前述した表示方法の変更に伴い、2025年3月期の利益計画の修正についてもご説明します。2025年3月期の計画は、売上高5,760億円、営業利益53億円、経常利益62億円、親会社株主に帰属する当期純利益54億円です。

将来見通しに係る記述事項

将来見通しに係る記述事項につきましては、ここに記載の通りです。

お問い合わせ先

最後に、本日お話しした内容に関するお問い合わせは、スライドに記載している当社コーポレートコミュニケーション部までお寄せいただきますようお願いいたします。

以上を持ちまして、私からの説明を終わります。ご清聴ありがとうございました。

質疑応答:有価証券の売却益について

質問者:有価証券の売却益について前期は当初20億円を予定されていたところを41億円の売却益を出されました。これについて3点教えてください。

のれんの減損を行うために当初予定より多く売却されたのですか? また、今後の有価証券の売却ペースは前期並み(40億円程度)を予定されていますか? そして、のれんの減損損失17億1,300万円を計上したことにより、来期以降どのような効果が期待されますか?

村井:ご質問ありがとうございます。まず1つ目の質問ですが、2022年10月28日にリリースした「企業価値向上に向けた取り組み強化について」で公表した通り、政策保有株式につきましては、5年間で、対純資産比率で約50パーセントを売却する予定です。

各年度の割り振りは投資先のご理解を得ながらとなるため増減します。結果として、2023年3月期は、例年よりも多い約40億円の売却益を計上しました。

次に2つ目の質問ですが、今後も年によって増減する可能性がありますが、毎年最低でも20億円以上の売却益を計上する予定です。

最後に3つ目の質問ですが、のれんの減損損失の計上により、来期以降2億円強の償却費が減少することになります。

質疑応答:新しい長期ビジョンと今後のビジネスについて

質問者:新しい長期ビジョンに「垣根を越えて」「薬の先へ」とあるが、何を越えていくのか、またどのようなビジネスを検討しているのか、具体的に教えてください。

村井:ご質問ありがとうございます。当社は東北・新潟を中心とするバイタルネットと近畿を中心とするケーエスケーが地域の垣根を越えて経営統合して誕生した会社です。

本日ご説明したように、当社は、現在売上高の94パーセントを医薬品卸売事業に依存しています。これまでは医療用医薬品を中心に医療機関や薬局に販売してきましたが、国の医療費抑制策により医療用医薬品市場は今後の大きな成長は見込めません。
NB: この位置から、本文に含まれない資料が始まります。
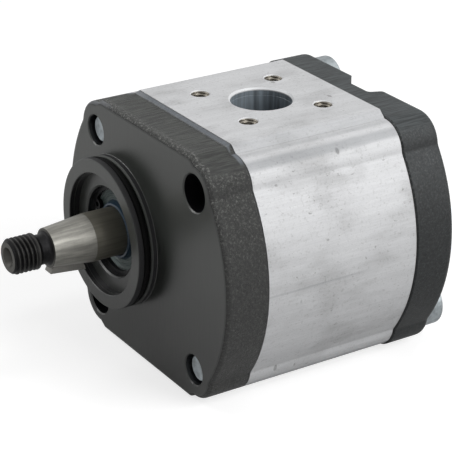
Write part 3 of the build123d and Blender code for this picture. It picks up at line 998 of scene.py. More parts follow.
@dataclass(frozen=True)
class CasingOutline:
    """Front view of one part of the casing."""

    pad_height: float | None = None
    overhang: float = 0.0
    middle: float = MIDDLE
    square: float = 60.0
    lobe: float = 9.5
    waist: float = 3.0
    side: float = 54.2
    side_offset: float = 5.0
    pad_half_width: float = 27.2
    shoulder: float = 2.6

    def quarter(self, height: float | None) -> list[Pair]:
        """One quarter of the outline, from the middle of the right side up.

        Args:
            height: Height of the pad that it ends at, or None where it ends at the lobe's top.

        Returns:
            Its points, measured from the outline's middle.
        """
        lobe_at = (self.square / 2, self.square / 2)
        side_at = (-self.side_offset, 0.0)
        lobe = self.lobe + self.overhang
        side = self.side + self.overhang
        waist = self.waist - self.overhang
        apart = math.hypot(lobe_at[0] - side_at[0], lobe_at[1] - side_at[1])
        base = math.atan2(lobe_at[1] - side_at[1], lobe_at[0] - side_at[0])
        spread = math.acos((apart**2 + (side + waist)**2 - (lobe + waist)**2) / (2 * apart * (side + waist)))
        side_angle = math.degrees(base - spread)
        waist_at = (
            side_at[0] + (side + waist) * math.cos(base - spread),
            side_at[1] + (side + waist) * math.sin(base - spread),
        )
        lobe_angle = math.degrees(math.atan2(waist_at[1] - lobe_at[1], waist_at[0] - lobe_at[0]))
        points = arc(side_at, side, 0.0, side_angle, 14)
        points += arc(waist_at, waist, side_angle + 180, lobe_angle + 180, 4)[1:]
        points += arc(lobe_at, lobe, lobe_angle, 90.0, 14)[1:]
        if height is not None:
            points.append((self.pad_half_width + self.shoulder, lobe_at[1] + self.lobe))
            points.append((self.pad_half_width, height))
        return points

    def around(self, height: float | None) -> list[Pair]:
        """The whole outline, anticlockwise from the middle of the right side.

        Args:
            height: Height of the pads, or None where it has none.

        Returns:
            Its points, across and up.
        """
        first = self.quarter(height)
        upper = first + [(-x, z) for x, z in reversed(first)]
        lower = [(-x, -z) for x, z in upper]
        return [(self.middle + x, z) for x, z in upper + lower[1:-1]]

    def ring(self, inset: float, along: float, height: float | None = None) -> Ring:
        """The outline moved inwards, as a ring at one place along the shaft.

        Args:
            inset: Distance inwards.
            along: Place along the shaft.
            height: Height of the pads, where it isn't the outline's own.

        Returns:
            The points of the ring.
        """
        loop = self.around(self.pad_height if height is None else height)
        points = []
        for index, (x, z) in enumerate(loop):
            before = loop[index - 1]
            after = loop[(index + 1) % len(loop)]
            first = Vector((z - before[1], before[0] - x)).normalized()
            second = Vector((after[1] - z, x - after[0])).normalized()
            miter = (first + second) / (1.0 + first.dot(second))
            points.append((x - inset * miter.x, along, z - inset * miter.y))
        return points

    def corner(self, right: int, up: int) -> Pair:
        """Place of one of the four holes of the bolt square."""
        return self.middle + right * self.square / 2, up * self.square / 2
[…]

当社は2019年度からの第4次中計以降、医療用医薬品卸売以外の事業を「エマージングビジネス」と定義して、育成に注力してまいりました。その結果、医療機器・福祉用具だけではなく発電機や家電製品など取扱う商品を増やすことができました。

3PL事業も順調に成長しています。また、コロナ禍にあってはコロナ関連商品を必要とする自治体・学校・一般企業など新たな取引先を開拓することができました。

今後は医薬品卸売事業で長年培ってきた経験やノウハウを活かし、地域・商材・事業の垣根を越えて新たな可能性にチャレンジしていきます。また、DXを活用した新たなビジネスモデルの構築にもチャレンジしていきます。